Earlier this week Seattle Weekly put together a lengthy article on the Bellevue’s downtown economy titled “Lush Lie.” The article points out economic struggles for the 3 main Downtown Bellevue condominium towers (Washington Square, Bellevue Towers, and The Bravern) and how they have weathered the storm. The piece also points out in detail the several unexpected and recent restaurant closings.

The article quotes several influential members of the community including Dan Ivanoff (CEO of Schnitzer West) and Kemper Freeman (The Bellevue Collection). The article starts by telling a story of why Schnitzer bet big on Bellevue. The story goes on to admit struggles that The Bravern complex has had in its past year, and in closing the article includes a portion of the interview with Dan Ivanoff and how he continues to reinforce Schnitzer West’s dedication to the long-term wellbeing of The Bravern.

Other interesting facts from the article:

  • 2000 median household income in Bellevue was $62,000 (Compared to $45,000 in Seattle)
  • According to The Oregonian Bellevue Towers Developer, Gerding Edlen, is in negotiations to turn Bellevue Towers lenders (See article here)
  • Kate Spade was the first retail tenant that Schnitzer West attempted to lure to The Bravern, which led to its parent company Neiman Marcus to gain interest and eventually land at The Bravern
  • The 5,000 square-foot top floor penthouse at The Bravern has been left unfinished so it can be customized to a potential buyer’s liking
  • The Bravern had 125 presale agreements
  • The Bravern was willing to come down in rent pricing to lure David Lawrence
  • Schnitzer West has a $684 million construction loan from a Houston-based lender
  • Investcorp, a London-based private-equity firm, invested $800 million into The Bravern in 2007


  1. After reading this article it seems that Seattle is trying to discredit Bellevue’s long term ambition of creating a great city by pointing out challenges almost every city in the US is dealing with.

    It reminds me of a older individual trying to say to an ambitious young person, “just wait until you get older….life won’t be as great as you envision it”

    Why else would you make a 5 page article dissecting the details of developers “issues”.

    It’s an informative article about big development, but I fail to see how Seattle is putting Bellevue “in-check”.

    After living on the Eastside my entire life Seattle has had their chance to make a great city. I believe Bellevue beat them to it.

  2. Most of that article IS true and I would still rather live, eat, shop on the eastside and in Bellevue vs. Seattle.

    Seattle has alot of work to do to catch up to Bellevue and the eastside.

    As Sam mentioned…every city faces these challenges and at the end of the day, I would say Bellevue is doing pretty darn good compared to others.

    Seattle may want to look in the mirror.

  3. I think the article is pretty accurate, but the reality is downtown Bellevue businesses are suffering because the middle class are suffering.
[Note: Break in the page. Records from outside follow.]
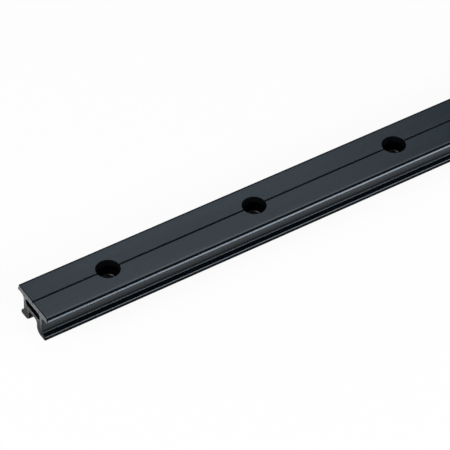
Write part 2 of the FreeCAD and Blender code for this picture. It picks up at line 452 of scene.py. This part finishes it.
@dataclass(frozen=True)
class HalfPath:
    """An open path of corners on the +Y side, drawn with its arcs and roundings."""

    corners: tuple[Corner, ...]
    arc_step: float = math.radians(4)
    rounding_steps: int = 7

    def side(self, start: Corner, end: Corner) -> list[Vector]:
        """Return the points from one corner to the next, both included.

        Args:
            start: The corner whose bend shapes the side.
            end: The next corner.

        Returns:
            Two points for a straight side, and more for an arc.
        """
        first, last = start.spot(), end.spot()
        if not start.bend:
            return [first, last]
        chord = last - first
        radius = abs(start.bend)
        turn = 1 if start.bend > 0 else -1
        left = Vector((-chord.y, chord.x)).normalized()
        reach = math.sqrt(radius**2 - (chord.length / 2) ** 2)
        centre = (first + last) / 2 - left * (turn * reach)
        sweep = -turn * 2 * math.asin(chord.length / 2 / radius)
        steps = math.ceil(abs(sweep) / self.arc_step)
        spokes = [Matrix.Rotation(sweep * step / steps, 2) @ (first - centre) for step in range(steps)]
        return [centre + spoke for spoke in spokes] + [last]

    @staticmethod
    def trimmed(points: list[Vector], length: float) -> list[Vector]:
        """Cut this length off the start of a row of points."""
        rest = list(points)
        while (rest[1] - rest[0]).length <= length:
            length -= (rest[1] - rest[0]).length
            rest.pop(0)
        rest[0] = rest[0] + (rest[1] - rest[0]).normalized() * length
        return rest

    def rounded(
        self, before: list[Vector], after: list[Vector], radius: float
    ) -> tuple[list[Vector], list[Vector], list[Vector]]:
        """Round the corner between two sides.

        Args:
            before: The points of the side that ends in the corner.
            after: The points of the side that starts in the corner.
            radius: The radius of the rounding.

        Returns:
            The first side cut short, the points of the rounding, and the
            second side cut short.
        """
        way_in = (before[-1] - before[-2]).normalized()
        way_out = (after[1] - after[0]).normalized()
        cut = radius * math.tan(way_in.angle(way_out) / 2)
        before = self.trimmed(before[::-1], cut)[::-1]
        after = self.trimmed(after, cut)
        way_in = (before[-1] - before[-2]).normalized()
        way_out = (after[1] - after[0]).normalized()
        turn = way_in.angle(way_out)
        span = (after[0] - before[-1]).length
        reach = 4 / 3 * math.tan(turn / 4) * span / (2 * math.sin(turn / 2))
        curve = interpolate_bezier(
            before[-1], before[-1] + way_in * reach, after[0] - way_out * reach, after[0], self.rounding_steps
        )
        return before, curve, after

    def points(self) -> list[Vector]:
        """Return the points of the whole path."""
        sides = [self.side(start, end) for start, end in zip(self.corners, self.corners[1:])]
        curves: list[list[Vector]] = [[corner.spot()] for corner in self.corners]
        for number, corner in enumerate(self.corners):
            if corner.rounding:
                sides[number - 1], curves[number], sides[number] = self.rounded(
                    sides[number - 1], sides[number], corner.rounding
                )
        path = list(curves[0])
        for side, curve in zip(sides, curves[1:]):
            path += side[1:-1]
            path += curve
        return path

    def loop(self) -> list[Vector]:
        """Return the closed loop of the path and its mirror image.

        Both ends of the path lie on the middle plane, so each is in the loop once.
        """
        path = self.points()
        mirrored = [Vector((-spot.x, spot.y)) for spot in reversed(path[1:-1])]
        return path + mirrored


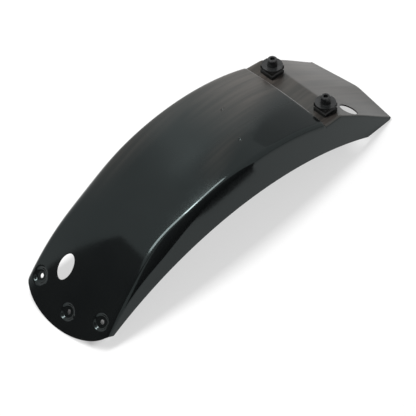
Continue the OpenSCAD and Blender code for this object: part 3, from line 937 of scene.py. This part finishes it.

Many homeowners are underwater, and their jobs are not secure even if they are making $100K a year.

    I disagree with some of Michael’s comments. I don’t think Bellevue residents need to see out of town business owners contributing to the community. I’ve eaten in all of those restaurants that closed and the bottom line is they just weren’t that good (for the price).

    As for potential condo buyers. It’s not just loan availability, it’s that potential buyers know the prices are just too high. Especially with the shadow inventory out there.

    Downtown will be much invigorated when the Bravern, WA Square, and Bellevue Towers further cut prices or go to auction. Just having 1000’s more people living downtown with disposable income will be a boon for local businesses.